What if check is stolen from payee (who had received it) and his signature is forged?
If bank pays it, it’s liable to payee for conversion. But if payee never received check (stolen in mail), payee can only go after drawer for original obligation.
When bank pays over a depositor’s restrictive indorsement
“for deposit only.” If it has a blank indorsement, still negotiable, but bank is liable for conversion.
What is the effect of an alteration?
An HDC can enforce the original amount of the instrument when there is a change in obligation & can enforce as completed when there is an unauthorized completion. A non-HDC cannot enforce it in any amount if he was the one who fraudulently made the alteration. If it wasn’t fraudulently made, the obligor is liable under the original terms.
Accommodation party –

Signs instrument whose value goes only for benefit of another party to the instrument. May sign as maker, indorser (anomalous indorsement – just to incur liability), drawer. Liable to holder. Right to reimbursement from accommodated party, right to contribution from other accommodation parties. May assert any defenses accommodated party could except infancy, bankruptcy, lack of legal capacity.
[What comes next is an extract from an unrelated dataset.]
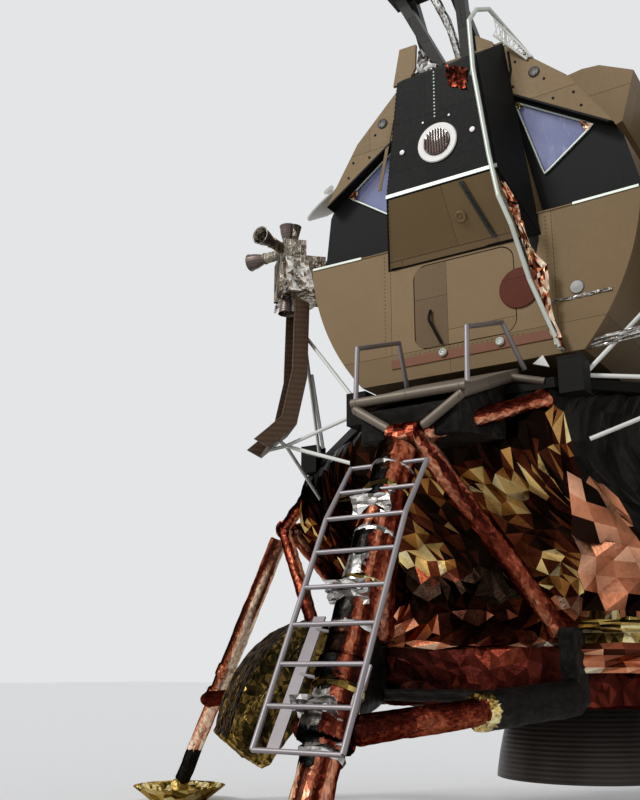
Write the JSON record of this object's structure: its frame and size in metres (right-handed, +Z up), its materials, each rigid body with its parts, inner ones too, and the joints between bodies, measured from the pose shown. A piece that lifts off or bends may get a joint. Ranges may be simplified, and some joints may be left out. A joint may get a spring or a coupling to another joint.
{
  "type": "two-stage lunar lander",
  "caption": "Four-legged two-stage lunar lander with ladder and porch, fold-down equipment pallet, opening hatches, gimballed engine and steerable antennas.",
  "frame": {"origin": "centre of the ground plane under the vehicle, at the footpads' undersides", "axes": "+Z up; the ladder and front hatch face -Y; +X is to the right of someone facing the ladder"},
  "size_m": [9.44, 9.44, 7.065],
  "materials": {
    "amber_foil": "crinkled aluminised amber film",
    "copper_foil": "crinkled aluminised copper-red film",
    "gold_foil": "crinkled gold film",
    "silver_foil": "crinkled silver film",
    "strut_foil": "banded film wrap",
    "black_panel": "satin black heat-resistant paint",
    "black_blanket": "matte black blanket",
    "bare_tube": "grey anodised tube",
    "porch_metal": "worn anodised sheet",
    "deflector_metal": "heat-browned sheet",
    "bell_metal": "dark heat-stained nozzle",
    "tan_panel": "tan anodised sheet panels",
    "pale_rail": "pale grey paint",
    "white_paint": "white thermal paint",
    "dark_metal": "dark grey paint",
    "window_glass": "coated blue-violet pane"
  },
  "bodies": {
    "lander": {"aft_bay": "tan_panel", "ascent_base": "black_blanket", "base_heat_shield": "copper_foil", "cabin_floor": "dark_metal", "cabin_shell": "tan_panel", "centre_panel": "black_panel", "cheek_plates": "tan_panel", "deck_corner_boxes": "black_panel", "deflector_tubes": "bare_tube", "descent_body": "amber_foil", "descent_deck": "black_panel", "docking_tunnel": "tan_panel", "downlock_trusses": "black_blanket", "engine_mount": "bell_metal", "footpad_front": "gold_foil", "footpad_left": "gold_foil", "footpad_rear": "gold_foil", "footpad_right": "gold_foil", "gas_tanks": "tan_panel", "hatch_rail": "pale_rail", "instrument_panel": "dark_metal", "interstage_fittings": "bare_tube", "ladder": "bare_tube", "landing_radar_bracket": "white_paint", "midsection": "tan_panel", "outriggers": "copper_foil", "pallet_hinges": "dark_metal", "plume_deflectors": "deflector_metal", "porch": "porch_metal", "porch_cover": "black_blanket", "porch_handrails": "bare_tube", "primary_strut_front": "strut_foil", "primary_strut_left": "strut_foil", "primary_strut_rear": "strut_foil", "primary_strut_right": "strut_foil", "quad_supports": "bare_tube", "radar_pedestal": "dark_metal", "rod_antennas": "silver_foil", "secondary_struts": "black_blanket", "shoulder_fairings": "tan_panel", "steer_boom": "dark_metal", "tank_bay_left": "black_panel", "tank_bay_right": "black_panel", "thruster_quad_front_left": "silver_foil", "thruster_quad_front_right": "silver_foil", "thruster_quad_rear_left": "silver_foil", "thruster_quad_rear_right": "silver_foil", "tracking_light": "white_paint", "window_glass": "window_glass"},
    "front_hatch": {"front_hatch": "tan_panel"},
    "top_hatch": {"top_hatch": "tan_panel"},
    "gimbal_ring": {"gimbal_ring": "bell_metal"},
    "descent_engine": {"descent_engine": "bell_metal"},
    "equipment_pallet": {"equipment_pallet": "gold_foil"},
    "landing_radar": {"landing_radar": "white_paint"},
    "radar_yoke": {"radar_yoke": "dark_metal"},
    "radar_dish": {"radar_dish": "white_paint"},
    "steer_head": {"steer_head": "dark_metal"},
    "steer_dish": {"steer_dish": "white_paint"}
  },
  "joints": [
    {"name": "front_hatch_hinge", "type": "hinge", "parent": "lander", "child": "front_hatch", "pos_m": [-0.398, -1.937, 3.94], "axis": [0, 0, 1], "range_deg": [0, 90]},
    {"name": "top_hatch_hinge", "type": "hinge", "parent": "lander", "child": "top_hatch", "pos_m": [0, 0.42, 5.777], "axis": [1, 0, 0], "range_deg": [0, 78]},
    {"name": "engine_pitch", "type": "hinge", "parent": "lander", "child": "gimbal_ring", "pos_m": [0, 0, 1.96], "axis": [0, 1, 0], "range_deg": [-6, 6]},
    {"name": "engine_roll", "type": "hinge", "parent": "gimbal_ring", "child": "descent_engine", "pos_m": [0, 0, 1.96], "axis": [1, 0, 0], "range_deg": [-6, 6]},
    {"name": "pallet_fold", "type": "hinge", "parent": "lander", "child": "equipment_pallet", "pos_m": [-1.42154, -1.42154, 1.5], "axis": [-0.7071, 0.7071, 0], "range_deg": [0, 142]},
    {"name": "landing_radar_tilt", "type": "hinge", "parent": "lander", "child": "landing_radar", "pos_m": [-0.98, 1.33, 0.97], "axis": [1, 0, 0], "range_deg": [0, 24]},
    {"name": "radar_shaft", "type": "hinge", "parent": "lander", "child": "radar_yoke", "pos_m": [-0.12, -2.15, 6.655], "axis": [0, 0, 1], "range_deg": [-45, 45]},
    {"name": "radar_trunnion", "type": "hinge", "parent": "radar_yoke", "child": "radar_dish", "pos_m": [-0.12, -2.15, 6.825], "axis": [1, 0, 0], "range_deg": [-55, 25]},
    {"name": "steer_azimuth", "type": "hinge", "parent": "lander", "child": "steer_head", "pos_m": [-1.54, -1.05, 5.44], "axis": [0, 0, 1], "range_deg": [-45, 3]},
    {"name": "steer_elevation", "type": "hinge", "parent": "steer_head", "child": "steer_dish", "pos_m": [-1.54, -1.05, 5.44], "axis": [-0.7837, 0.6211, 0], "range_deg": [-16, 15]}
  ]
}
Customer’s right to stop payment
in TX, must do so in a signed, dated writing. Must describe item with certainty in time to give bank reasonable time to act on it. May renew stop-payment after 6 months. If bank doesn’t stop, liable for damages for dishonor, bounced checks (customer has BOP).
SOL for commercial paper:
Promissory note – 6 years (after demand or, if no demand made, w/in 10 years of no payment; at due date on instrument). Checks – regular (“unaccepted”) check – w/in 3 years of dishonor or 10 years after draft’s date; cashier’s/ teller’s check – 3 years after demand made.
Provisional settlements by bank
Bank makes provisional settlement when customer deposits check. May reverse the credit till final settlement. Bank has until midnight deadline to dishonor (midnight of next banking day following day on which it received check back).